My kids have had that same dull, tenuous feeling. It was something that worried me, but how could they really be back to themselves when they are still figuring it out like I am.
This weekend we saw a little of our old selves pop in. Years ago we lived in this little house, a 2-bedroom Craftsman, in Omaha. There were trees everywhere, which is amazing when it’s fall, surrounded by colors. Fire and earth, tones of life slowing down were everywhere, and when the wind blew the leaves covered the lawn. Saturday and Sunday were the same way, for the first time since we moved here, in our yard. It was cold, crisp and perfect. I went out back to rake the red and brown leaves into piles, readying them for the yard waste when the kids came out. They said they wanted to help, but I could see it – I could see the twinkle, the mischievous little spark that they’d all inherited from their mother. They had no intention of putting those leaves in the canister.
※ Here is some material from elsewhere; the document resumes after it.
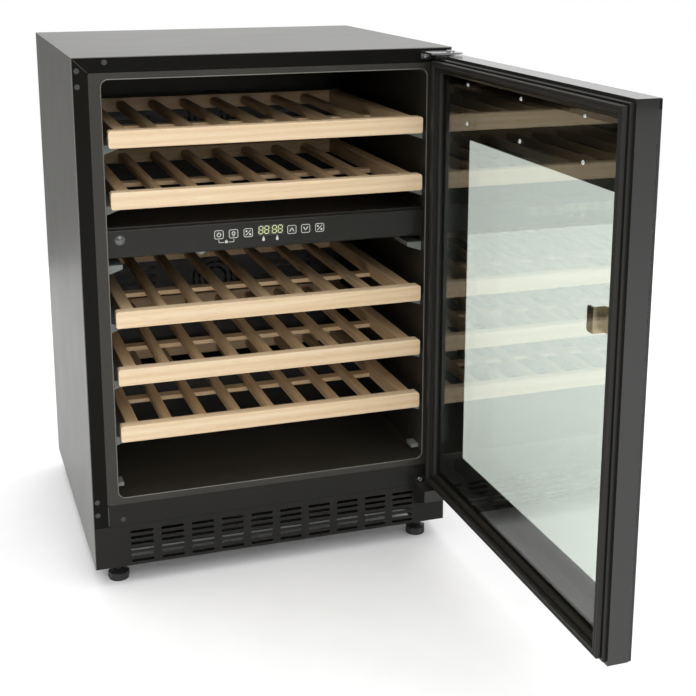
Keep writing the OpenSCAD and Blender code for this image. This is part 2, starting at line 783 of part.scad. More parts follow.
module levelling_foot(x, y) {
  flats = 8;
  translate([x, y, 0]) union() {
    cylinder(h = 3, r = foot_r);
    translate([0, 0, 3]) cylinder(h = 9, r = foot_r + 1.2, $fn = flats);
    translate([0, 0, 12]) cylinder(h = 3, r1 = foot_r - 1, r2 = 9);
    cylinder(h = base_z1 + 12, r = stud_r);
  }
}

module foot_front_left() color(black) levelling_foot(-foot_x, foot_y);
module foot_front_right() color(black) levelling_foot(foot_x, foot_y);
module foot_rear_left() color(black) levelling_foot(-foot_x, cabinet_d - 40);
module foot_rear_right() color(black) levelling_foot(foot_x, cabinet_d - 40);

// ---- door ----

module door_frame() color(black) swung() {
  profile = [[0, door_back], [frame_t, door_back], [frame_t, door_front + frame_t],
             [frame_ring - frame_t, door_front + frame_t], [frame_ring - frame_t, door_back - 6],
             [frame_ring, door_back - 6], [frame_ring, door_front], [0, door_front]];
  difference() {
    door_ring(profile, frame_ring + 5);
    rod_z(hinge_x, hinge_y, door_z0 - 1, door_z0 + 3, pin_d / 2 + 4.1);
    rod_z(hinge_x, hinge_y, door_z1 - 3, door_z1 + 1, pin_d / 2 + 4.1);
  }
}

module door_outer_glass() color([0.6, 0.75, 0.7, 0.4]) swung() {
  along_y(door_front - outer_glass_t, outer_glass_t)
    rounded_rect(-half_w, door_z0, half_w, door_z1, 2);
}

module door_inner_glass() color([0.6, 0.75, 0.7, 0.4]) swung() {
  box([-half_w + pane_in, door_back - 1.2 - inner_glass_t, door_z0 + pane_in],
      [half_w - pane_in, door_back - 1.2, door_z1 - pane_in]);
}

module glass_spacer() color([0.12, 0.12, 0.12]) swung() {
  inner = rim_in + 9;
  outer = frame_ring + 0.3;
  back = door_back - 1.2 - inner_glass_t;
  difference() {
    box([-half_w + outer, door_front, door_z0 + outer], [half_w - outer, back, door_z1 - outer]);
    box([-half_w + inner, door_front - 1, door_z0 + inner],
        [half_w - inner, back + 1, door_z1 - inner]);
  }
}

module door_inner_frame() color(dark) swung() {
  face = door_back + 6;
  profile = [[frame_t + e, door_back], [4.4, door_back], [4.4, door_back + 4.5],
             [5.4, door_back + 5.5], [7.4, door_back + 5.5], [7.4, door_back + 4],
             [gasket_in + gasket_w + 0.8, door_back + 4], [gasket_in + gasket_w + 0.8, face],
             [rim_in - 4, face], [rim_in - 1, face - 1.5], [rim_in, face - 4],
             [rim_in, door_back - 1.2], [pane_in - 1, door_back - 1.2],
             [pane_in - 1, door_back - 5], [frame_ring - frame_t - e - 2, door_back - 5],
             [frame_ring - frame_t - e - 2, door_back - 2], [frame_t + e, door_back - 2]];
  door_ring(profile, rim_in + 5);
}

module door_gasket() color([0.16, 0.16, 0.16]) swung() {
  a = gasket_in;
  b = gasket_in + gasket_w;
  y0 = door_back + 4;
  y1 = -1.5;
  profile = [[a + 1, y0], [a + 1, y0 + 2], [a, y0 + 3], [a, y1 - 1], [a + 1, y1],
             [a + 4, y1], [a + 4.6, y1 - 0.8], [a + 5.4, y1 - 0.8], [a + 6, y1],
             [b - 1, y1], [b, y1 - 1], [b, y0 + 5], [b - 1.2, y0 + 3.5], [b - 0.4, y0]];
  door_ring(profile, rim_in + 5);
}

module door_bushes() color([0.8, 0.8, 0.78]) swung() {
  half = 10;
  for (top = [0, 1]) {
    z0 = top == 0 ? door_z0 + frame_t + e : door_z1 - bush_h - 2;
    z1 = top == 0 ? door_z0 + bush_h + 2 : door_z1 - frame_t - e;
    difference() {
      union() {
        box([hinge_x - half, hinge_y - half, z0], [hinge_x + half, hinge_y + half, z1]);
        rod_z(hinge_x, hinge_y, top == 0 ? door_z0 : door_z1 - 4, top == 0 ? door_z0 + 4 : door_z1,
              pin_d / 2 + 4);
      }
      rod_z(hinge_x, hinge_y, z0 - 5, z1 + 5, pin_d / 2 + run_c);
    }
  }
}

module glass_screws() color([0.1, 0.1, 0.1]) swung() {
  y = door_back - 1.2;
  for (k = [-1, 0, 1], drop = [34.5, 93]) translate([k * 178, y, door_z1 - drop])
    rotate([-90, 0, 0]) rotate_extrude()
      polygon([[0, 0], [3.2, 0], [3.1, 0.8], [2.5, 1.5], [1.4, 1.9], [1.2, 1.2], [0, 1.2]]);
}

module pull_handle() color([0.75, 0.75, 0.77]) swung() {
  glass = door_front - outer_glass_t;
  t = 2.5;
  x0 = -half_w + handle_in;
  z0 = door_z0 + handle_z - handle_h / 2;
  grip = 28;
  foot = 14;
  r = 5;
  // Z-section: foot on the glass, web off the glass, grip turned towards the free edge
  union() {
    along_y(glass - t, t) rounded_rect(x0 + grip - t, z0, x0 + grip + foot, z0 + handle_h, r);
    box([x0 + grip - t, glass - handle_off, z0], [x0 + grip, glass, z0 + handle_h]);
    along_y(glass - handle_off - t, t) rounded_rect(x0, z0, x0 + grip, z0 + handle_h, r);
  }
}

// ---- shelves ----

module shelf_strip(level) {
  top = strip_top(level);
  r = 4;
  intersection() {
    along_y(strip_y0, strip_t) rounded_rect(-shelf_half, top - strip_h, shelf_half, top, r);
    along_x(-shelf_half, 2 * shelf_half) union() {
      translate([strip_y0 + 2, top - strip_h]) square([strip_t - 2, strip_h]);
      translate([strip_y0, top - strip_h + 2]) square([strip_t, strip_h - 4]);
      for (z = [top - strip_h + 2, top - 2]) translate([strip_y0 + 2, z]) circle(2, $fn = 32);
    }
  }
}

bar_y = 160;
bar_w = 20;
glue = 0.05;                  // glue line between the boards of a shelf

module shelf_frame(level) {
  top = strip_top(level);
  low = top - strip_h + runner_rise + seat_c;
  slat_z1 = top - slat_drop;
  slat_z0 = slat_z1 - slat_t;
  y0 = strip_y0 + strip_t + glue;
  rail_y1 = shelf_y1 - 17;
  outer = shelf_half - side_rail_in;
  inner = outer - side_rail_w;
  pitch = (2 * inner + slat_w) / (slat_count + 1);
  length = rail_y1 - glue - y0;
  // side rails with softened upper edges
  for (s = [0, 1]) mirror([s, 0, 0]) translate([0, y0 + length, 0]) rotate([90, 0, 0])
    linear_extrude(length) polygon([[inner, low], [outer, low], [outer, top - 1.5],
      [outer - 1.5, top - 0.5], [inner + 1.5, top - 0.5], [inner, top - 2]]);
  // cross bar under the slats
  box([-inner + glue, bar_y, low], [inner - glue, bar_y + bar_w, slat_z0 - glue]);
  // raised rear board that stops the bottles
  box([-outer, rail_y1, low], [outer, shelf_y1, top]);
  for (k = [0 : slat_count - 1])
    translate([(k - (slat_count - 1) / 2) * pitch, y0 + length, 0]) rotate([90, 0, 0])
      linear_extrude(length)
        polygon([[-slat_w / 2, slat_z0], [slat_w / 2, slat_z0], [slat_w / 2, slat_z1 - 3],
                 [slat_w / 2 - 3, slat_z1], [-slat_w / 2 + 3, slat_z1], [-slat_w / 2, slat_z1 - 3]]);
}

module shelf_1_strip() color(beech) shelf_strip(levels[0]);
module shelf_1_frame() color(beech) shelf_frame(levels[0]);
module shelf_2_strip() color(beech) shelf_strip(levels[1]);
module shelf_2_frame() color(beech) shelf_frame(levels[1]);
module shelf_3_strip() color(beech) shelf_strip(levels[2]);
module shelf_3_frame() color(beech) shelf_frame(levels[2]);
module shelf_4_strip() color(beech) shelf_strip(levels[3]);
module shelf_4_frame() color(beech) shelf_frame(levels[3]);
module shelf_5_strip() color(beech) shelf_strip(levels[4]);
module shelf_5_frame() color(beech) shelf_frame(levels[4]);

outer_wrap();
front_frame();
bottom_rail();
plinth_grille();
rear_panel();
base_pan();
deck_panel();
insulation();
liner();
shelf_runners();
zone_divider();
control_fascia();
control_board();
button_bezel();
door_switch_button();
interior_lamps();
temperature_sensors();
upper_duct_cover();
lower_duct_cover();
evaporator_plates();
fan_motors();
upper_fan_rotor();
lower_fan_rotor();
compressor();
compressor_mounts();
condenser_coil();
condenser_fan_frame();
condenser_fan_rotor();
drip_tray();
power_inlet();
top_hinge_plate();
bottom_hinge_bracket();
hinge_pins();
hinge_washer();
hinge_screws();
frame_screws();
foot_front_left();
foot_front_right();
foot_rear_left();
foot_rear_right();
door_frame();
door_outer_glass();
door_inner_glass();
glass_spacer();
door_inner_frame();
door_gasket();
door_bushes();
glass_screws();
pull_handle();
shelf_1_strip();
shelf_1_frame();
shelf_2_strip();
shelf_2_frame();
shelf_3_strip();
shelf_3_frame();
shelf_4_strip();
shelf_4_frame();
shelf_5_strip();
shelf_5_frame();
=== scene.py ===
import bpy
import bmesh
import json
import math
from mathutils import Matrix, Vector


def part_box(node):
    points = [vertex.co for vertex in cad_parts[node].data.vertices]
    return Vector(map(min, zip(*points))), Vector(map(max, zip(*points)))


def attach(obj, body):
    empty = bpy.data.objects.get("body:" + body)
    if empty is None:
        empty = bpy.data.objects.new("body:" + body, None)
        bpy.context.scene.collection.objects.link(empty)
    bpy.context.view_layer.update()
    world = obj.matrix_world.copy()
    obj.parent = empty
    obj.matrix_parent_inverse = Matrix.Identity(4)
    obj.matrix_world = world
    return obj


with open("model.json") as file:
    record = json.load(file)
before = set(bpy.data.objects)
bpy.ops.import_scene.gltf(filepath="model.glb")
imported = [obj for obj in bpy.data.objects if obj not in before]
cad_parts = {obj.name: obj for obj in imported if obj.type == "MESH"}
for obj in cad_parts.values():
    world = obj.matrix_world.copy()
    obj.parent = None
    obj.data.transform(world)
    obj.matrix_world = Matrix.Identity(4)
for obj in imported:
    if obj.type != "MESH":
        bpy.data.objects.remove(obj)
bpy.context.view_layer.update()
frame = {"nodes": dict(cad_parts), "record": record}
nodes = frame["nodes"]
scene = bpy.context.scene
mm = 0.001
materials = {}


# ---------------------------------------------------------------- node helpers
class Network:
    """A material and its node tree, with short helpers for building networks."""

    def __init__(self, name):
        self.name = name
        self.material = bpy.data.materials.new(name)
        self.material.use_nodes = True
        self.tree = self.material.node_tree
        self.tree.nodes.clear()
        self.out = self.node("ShaderNodeOutputMaterial")
        self._own = None

    def node(self, kind, **props):
        node = self.tree.nodes.new(kind)
        for k, v in props.items():
            setattr(node, k, v)
        return node

    def link(self, a, b):
        self.tree.links.new(a, b)

    def put(self, value, socket):
        """value is a socket to link, or a constant to set."""
        if isinstance(value, bpy.types.NodeSocket):
            self.link(value, socket)
        else:
            socket.default_value = value

    def texture(self, kind, vec, **inputs):
        """A texture node read at vec, or at the object's own coordinates."""
        node = self.node(kind)
        self.link(vec or self.own_coords, node.inputs["Vector"])
        for k, v in inputs.items():
            node.inputs[k.replace("_", " ")].default_value = v
        return node

    @property
    def own_coords(self):
        if self._own is None:
            self._own = self.node("ShaderNodeTexCoord").outputs["Object"]
        return self._own

    def mapping(self, scale, loc=(0, 0, 0), rot=(0, 0, 0), vec=None):
        node = self.texture("ShaderNodeMapping", vec, Scale=scale, Location=loc, Rotation=rot)
        return node.outputs["Vector"]

    def noise(self, scale, detail, rough, vec=None):
        node = self.texture("ShaderNodeTexNoise", vec, Scale=scale, Detail=detail, Roughness=rough)
        return node.outputs["Fac"]

    def voronoi(self, scale):
        return self.texture("ShaderNodeTexVoronoi", None, Scale=scale).outputs["Distance"]

    def bands(self, scale, distortion, detail, detail_scale, direction, vec):
        node = self.texture("ShaderNodeTexWave", vec, Scale=scale, Distortion=distortion,
                            Detail=detail, Detail_Scale=detail_scale)
        node.bands_direction = direction
        return node.outputs["Fac"]

    def math(self, op, a, b):
        node = self.node("ShaderNodeMath", operation=op)
        self.put(a, node.inputs[0])
        self.put(b, node.inputs[1])
        return node.outputs[0]

    def remap(self, value, from_lo, from_hi, to_lo, to_hi, smooth=False):
        node = self.node("ShaderNodeMapRange",
                         interpolation_type="SMOOTHSTEP" if smooth else "LINEAR")
        self.put(value, node.inputs["Value"])
        node.inputs["From Min"].default_value = from_lo
        node.inputs["From Max"].default_value = from_hi
        node.inputs["To Min"].default_value = to_lo
        node.inputs["To Max"].default_value = to_hi
        return node.outputs["Result"]

    def ramp(self, value, stops):
        node = self.node("ShaderNodeValToRGB")
        self.put(value, node.inputs["Fac"])
        elements = node.color_ramp.elements
        while len(elements) < len(stops):
            elements.new(0.5)
        for element, (position, colour) in zip(elements, stops):
            element.position = position
            element.color = colour + (1,)
        return node.outputs["Color"]

    def mix(self, fac, a, b):
        """Blends from a to b; each is a socket or a plain colour."""
        node = self.node("ShaderNodeMix", data_type="RGBA")
        self.put(fac, node.inputs[0])
        for v, s in ((a, node.inputs[6]), (b, node.inputs[7])):
            self.put(v + (1,) if isinstance(v, tuple) else v, s)
        return node.outputs[2]

    def face_normal(self):
        return self.node("ShaderNodeNewGeometry").outputs["Normal"]

    def bump(self, height, strength, distance, normal=None):
        node = self.node("ShaderNodeBump")
        self.put(height, node.inputs["Height"])
        node.inputs["Strength"].default_value = strength
        node.inputs["Distance"].default_value = distance
        if normal is not None:
            self.link(normal, node.inputs["Normal"])
        return node.outputs["Normal"]

    def edge_wear(self, radius):
        """1 along outer edges, 0 elsewhere, from the bevel node against the true normal."""
        bevel = self.node("ShaderNodeBevel", samples=4)
        bevel.inputs["Radius"].default_value = radius
        dot = self.node("ShaderNodeVectorMath", operation="DOT_PRODUCT")
        self.link(bevel.outputs["Normal"], dot.inputs[0])
        self.link(self.face_normal(), dot.inputs[1])
        return self.remap(dot.outputs["Value"], 0.97, 0.75, 0.0, 1.0)

    def principled(self, normal=None, **inputs):
        p = self.node("ShaderNodeBsdfPrincipled")
        for k, v in inputs.items():
            self.put(v, p.inputs[k.replace("_", " ")])
        if normal is not None:
            self.link(normal, p.inputs["Normal"])
        return p.outputs[0]

    def done(self, shader):
        """Ends the network with a shader and files the material under the name it was given."""
        self.link(shader, self.out.inputs["Surface"])
        materials[self.name] = self.material
        return self.material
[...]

Within fifteen minutes, they were all back on the lawn like a scene out of a Charlie Brown cartoon. All they needed was the wet sucker and they’d be stuck to their faces. The fun of jumping in a pile turned into throwing them at each other, and for the first time in a long time I heard laughter. Pure, happy, unadulterated laughter. They rolled around, got dirty, got wet, cold and just plain goofy.
It was like looking in the face of the woman who’d invited a colleague just to get me to the bar a couple decades ago.
It could have been a dangerous thing, finding that little red drive in my pocket, it really could have. Instead, it gave me a glimpse into what the kids were missing. Abbi had been there all through those Omaha years to jump in piles, stamp into the canister and roll around in the Fall colors. For the first time, the other three did it, too.
I’m finally seeing life return. It’s not perfect, and by no means is it easier. Not a minute goes by I don’t think about the amazing woman in the photograph. But finally, in the crisp bite of a Fall day, I can see that all of us, even Hannah, the perfunctorily academic student who was so closely tied to her mother, are seeing the color of the world again. It makes me happy and sad at the same time.
We’re getting on with our lives, but there’s just a small part of me that wishes we weren’t. It’s so hard to watch her go, to see the bits and pieces of her dwindle with each passing momentous occasion.
The thing people don’t realize, I don’t think, is that you don’t lose the person you love the minute they pass away. When you lose them is with every passing moment you’re able to accomplish without them. You have to get on with your life, keep moving forward on the road. What hurts is that you’re going on without them, and every little moment you accomplish without them leaves another piece of them behind and you can see them fade, bit by bit. Moment by moment. It hurts, but if you don’t do it, you’re stuck, the world moving around you while you stand still hoping to hold onto a memory.
Then you miss the little things. You miss the colors in the world all around you, and you forget to laugh. It’s hard, but you have to do it.